WHAT THE TASK ASKS => Here are some records; copy every line that holds the word "picture".

ROWS =>
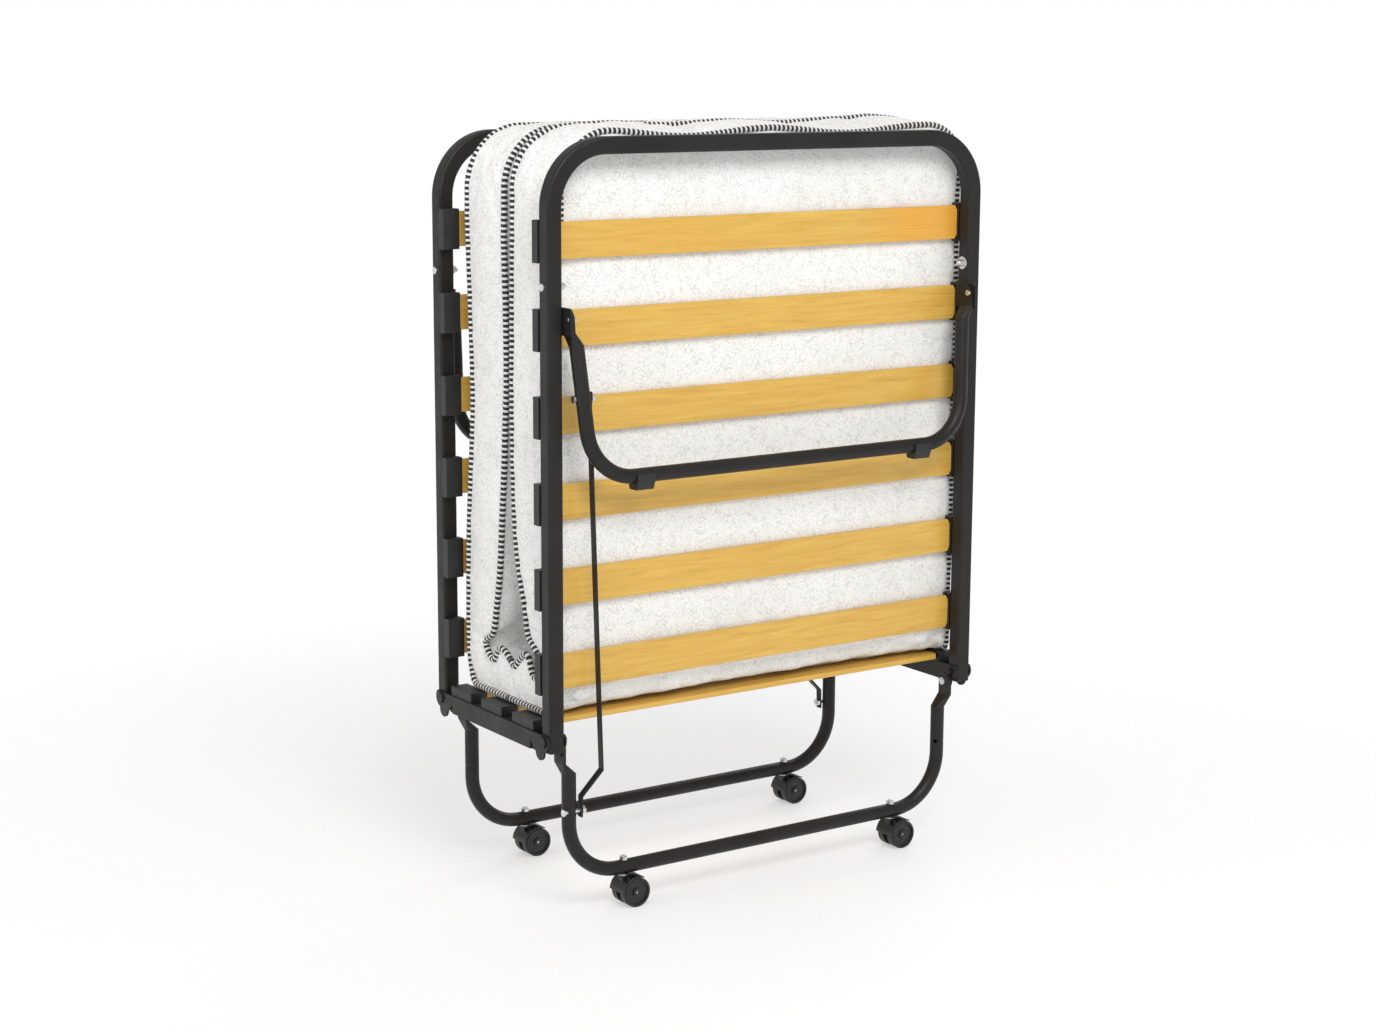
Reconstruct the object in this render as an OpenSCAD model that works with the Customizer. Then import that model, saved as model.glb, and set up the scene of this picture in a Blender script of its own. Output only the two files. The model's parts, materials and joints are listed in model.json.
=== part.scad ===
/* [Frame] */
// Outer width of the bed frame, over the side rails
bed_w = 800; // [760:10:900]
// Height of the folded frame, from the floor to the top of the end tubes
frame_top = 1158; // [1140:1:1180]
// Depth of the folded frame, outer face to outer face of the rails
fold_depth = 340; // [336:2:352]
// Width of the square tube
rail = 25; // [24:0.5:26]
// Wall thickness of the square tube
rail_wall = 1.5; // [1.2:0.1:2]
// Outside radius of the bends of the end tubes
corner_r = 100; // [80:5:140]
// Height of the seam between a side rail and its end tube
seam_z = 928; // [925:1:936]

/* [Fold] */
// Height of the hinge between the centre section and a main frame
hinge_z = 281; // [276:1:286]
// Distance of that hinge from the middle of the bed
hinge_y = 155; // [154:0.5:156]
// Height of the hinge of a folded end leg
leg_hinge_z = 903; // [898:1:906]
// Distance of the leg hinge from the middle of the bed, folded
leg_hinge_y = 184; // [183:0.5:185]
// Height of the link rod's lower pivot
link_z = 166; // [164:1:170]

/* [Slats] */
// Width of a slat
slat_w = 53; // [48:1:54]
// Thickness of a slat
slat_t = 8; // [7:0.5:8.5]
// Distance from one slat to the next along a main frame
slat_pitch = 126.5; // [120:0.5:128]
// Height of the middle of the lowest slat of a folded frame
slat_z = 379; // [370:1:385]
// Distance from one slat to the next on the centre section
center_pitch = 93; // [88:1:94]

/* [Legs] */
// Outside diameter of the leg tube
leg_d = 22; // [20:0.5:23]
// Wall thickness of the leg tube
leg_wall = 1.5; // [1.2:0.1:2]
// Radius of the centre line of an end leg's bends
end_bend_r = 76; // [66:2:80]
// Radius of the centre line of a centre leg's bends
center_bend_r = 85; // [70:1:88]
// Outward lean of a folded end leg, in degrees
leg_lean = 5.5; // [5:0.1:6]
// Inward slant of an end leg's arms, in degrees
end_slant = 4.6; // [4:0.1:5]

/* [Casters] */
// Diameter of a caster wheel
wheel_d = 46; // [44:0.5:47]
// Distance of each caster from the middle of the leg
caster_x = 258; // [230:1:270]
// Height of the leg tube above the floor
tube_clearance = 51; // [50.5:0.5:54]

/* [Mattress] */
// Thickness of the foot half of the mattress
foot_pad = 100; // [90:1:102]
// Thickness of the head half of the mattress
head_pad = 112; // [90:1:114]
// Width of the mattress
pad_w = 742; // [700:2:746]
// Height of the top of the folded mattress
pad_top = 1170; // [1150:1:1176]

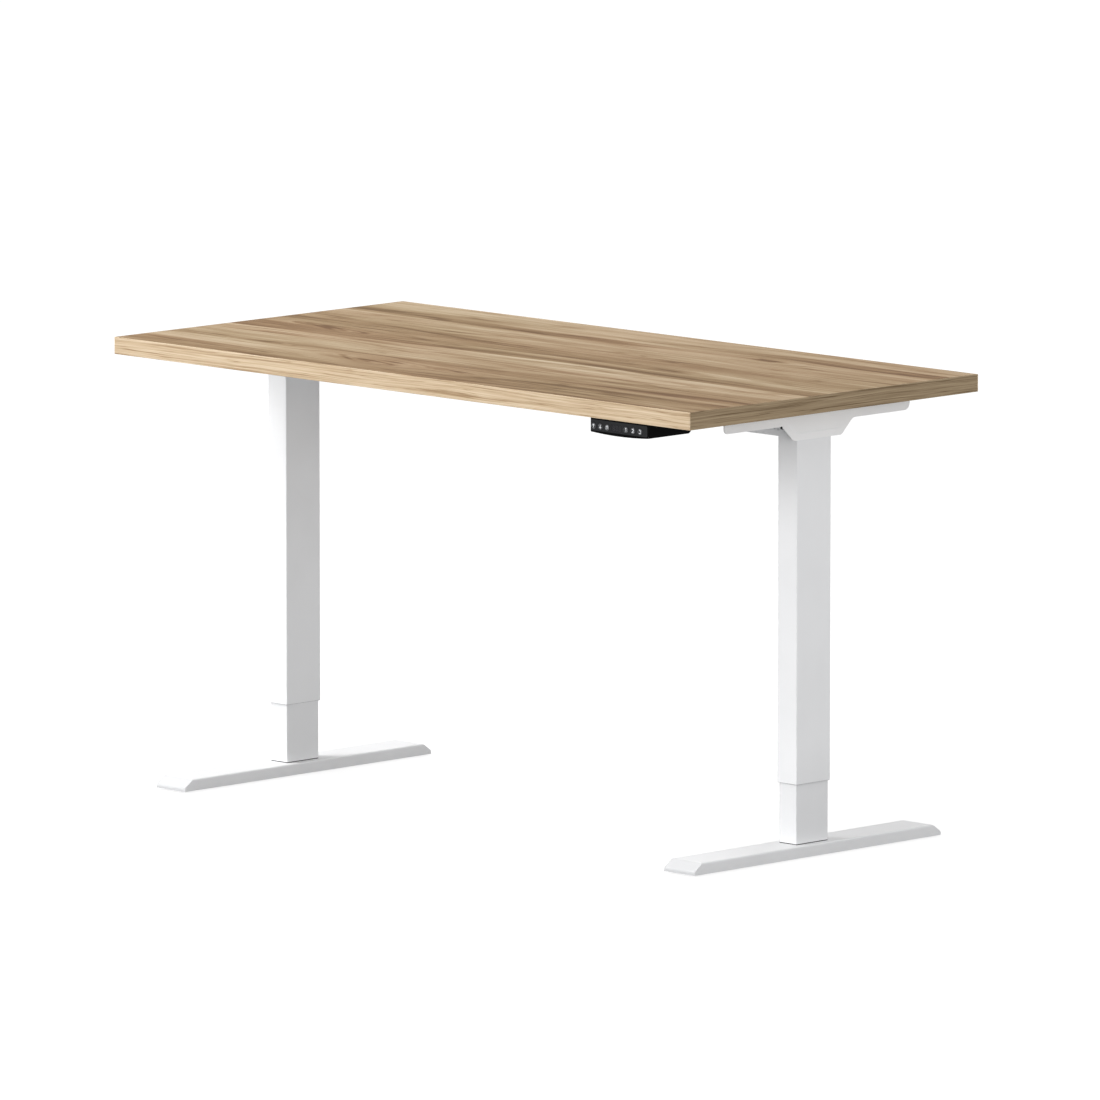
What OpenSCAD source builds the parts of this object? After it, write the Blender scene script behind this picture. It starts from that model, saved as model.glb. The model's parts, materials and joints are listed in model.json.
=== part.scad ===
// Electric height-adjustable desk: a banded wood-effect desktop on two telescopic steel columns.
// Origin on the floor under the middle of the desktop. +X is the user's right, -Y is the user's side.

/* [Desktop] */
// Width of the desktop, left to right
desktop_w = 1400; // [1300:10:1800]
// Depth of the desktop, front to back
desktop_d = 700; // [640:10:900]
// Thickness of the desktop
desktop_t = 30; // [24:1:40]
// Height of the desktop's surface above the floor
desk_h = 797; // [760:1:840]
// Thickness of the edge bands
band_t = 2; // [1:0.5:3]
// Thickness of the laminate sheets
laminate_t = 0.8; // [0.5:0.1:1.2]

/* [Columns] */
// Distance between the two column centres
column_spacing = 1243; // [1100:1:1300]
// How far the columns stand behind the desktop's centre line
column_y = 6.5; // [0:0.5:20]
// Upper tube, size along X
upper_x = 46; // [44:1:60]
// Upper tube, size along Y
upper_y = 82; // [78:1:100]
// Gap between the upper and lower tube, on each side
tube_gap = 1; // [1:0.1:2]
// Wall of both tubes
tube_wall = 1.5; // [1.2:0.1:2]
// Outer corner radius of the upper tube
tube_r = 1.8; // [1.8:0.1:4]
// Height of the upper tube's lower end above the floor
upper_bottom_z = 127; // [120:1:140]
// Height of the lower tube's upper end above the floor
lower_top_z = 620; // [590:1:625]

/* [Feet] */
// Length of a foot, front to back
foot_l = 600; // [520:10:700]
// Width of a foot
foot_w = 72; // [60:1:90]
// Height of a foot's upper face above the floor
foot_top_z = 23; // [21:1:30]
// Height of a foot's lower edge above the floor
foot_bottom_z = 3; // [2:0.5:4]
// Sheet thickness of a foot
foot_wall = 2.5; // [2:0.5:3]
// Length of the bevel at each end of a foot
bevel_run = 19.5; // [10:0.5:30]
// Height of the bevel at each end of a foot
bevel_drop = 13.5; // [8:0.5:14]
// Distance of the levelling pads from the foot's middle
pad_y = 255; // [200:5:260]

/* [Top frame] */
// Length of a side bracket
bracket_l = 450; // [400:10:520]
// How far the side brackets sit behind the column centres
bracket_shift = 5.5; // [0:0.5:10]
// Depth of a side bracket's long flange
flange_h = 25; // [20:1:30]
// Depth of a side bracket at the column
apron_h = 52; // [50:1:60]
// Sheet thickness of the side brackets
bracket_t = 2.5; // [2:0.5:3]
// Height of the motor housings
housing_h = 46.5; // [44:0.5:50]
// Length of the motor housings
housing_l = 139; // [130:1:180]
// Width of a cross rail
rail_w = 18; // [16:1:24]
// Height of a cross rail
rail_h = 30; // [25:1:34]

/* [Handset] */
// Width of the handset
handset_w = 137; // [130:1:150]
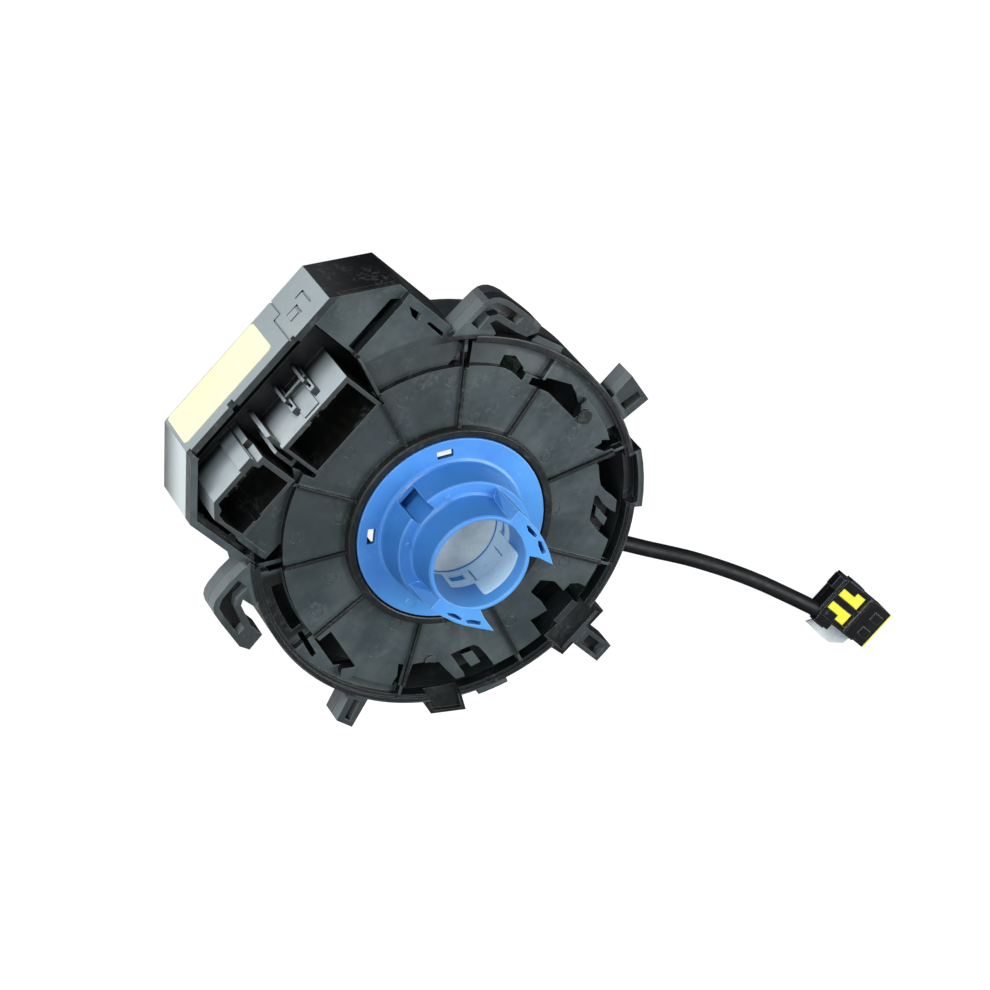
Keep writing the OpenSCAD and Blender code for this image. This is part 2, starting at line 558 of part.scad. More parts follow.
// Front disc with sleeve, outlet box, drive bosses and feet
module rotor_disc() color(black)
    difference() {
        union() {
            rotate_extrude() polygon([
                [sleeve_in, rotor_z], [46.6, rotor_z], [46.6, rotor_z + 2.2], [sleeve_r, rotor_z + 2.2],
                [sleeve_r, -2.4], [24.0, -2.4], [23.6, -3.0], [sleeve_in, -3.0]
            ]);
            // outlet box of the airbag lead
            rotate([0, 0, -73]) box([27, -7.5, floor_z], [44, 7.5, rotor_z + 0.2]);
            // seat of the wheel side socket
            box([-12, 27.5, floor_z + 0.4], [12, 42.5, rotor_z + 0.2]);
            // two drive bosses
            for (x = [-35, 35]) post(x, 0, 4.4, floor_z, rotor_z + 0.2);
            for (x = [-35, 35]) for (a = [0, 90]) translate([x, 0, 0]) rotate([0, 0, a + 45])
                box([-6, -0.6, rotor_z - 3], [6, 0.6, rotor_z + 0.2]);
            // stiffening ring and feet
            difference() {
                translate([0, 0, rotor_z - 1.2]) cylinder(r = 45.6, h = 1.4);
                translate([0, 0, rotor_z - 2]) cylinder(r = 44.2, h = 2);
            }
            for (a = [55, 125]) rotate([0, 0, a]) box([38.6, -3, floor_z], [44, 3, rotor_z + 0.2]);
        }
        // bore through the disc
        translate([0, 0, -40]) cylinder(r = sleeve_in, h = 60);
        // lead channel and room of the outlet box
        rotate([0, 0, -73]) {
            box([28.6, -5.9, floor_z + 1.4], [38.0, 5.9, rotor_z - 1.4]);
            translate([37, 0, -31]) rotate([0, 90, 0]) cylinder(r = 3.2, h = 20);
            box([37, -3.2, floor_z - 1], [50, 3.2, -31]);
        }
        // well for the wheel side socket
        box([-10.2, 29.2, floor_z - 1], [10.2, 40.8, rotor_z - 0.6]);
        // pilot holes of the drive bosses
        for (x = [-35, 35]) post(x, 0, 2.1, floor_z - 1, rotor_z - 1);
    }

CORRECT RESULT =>
Reconstruct the object in this render as an OpenSCAD model that works with the Customizer. Then import that model, saved as model.glb, and set up the scene of this picture in a Blender script of its own. Output only the two files. The model's parts, materials and joints are listed in model.json.
What OpenSCAD source builds the parts of this object? After it, write the Blender scene script behind this picture. It starts from that model, saved as model.glb. The model's parts, materials and joints are listed in model.json.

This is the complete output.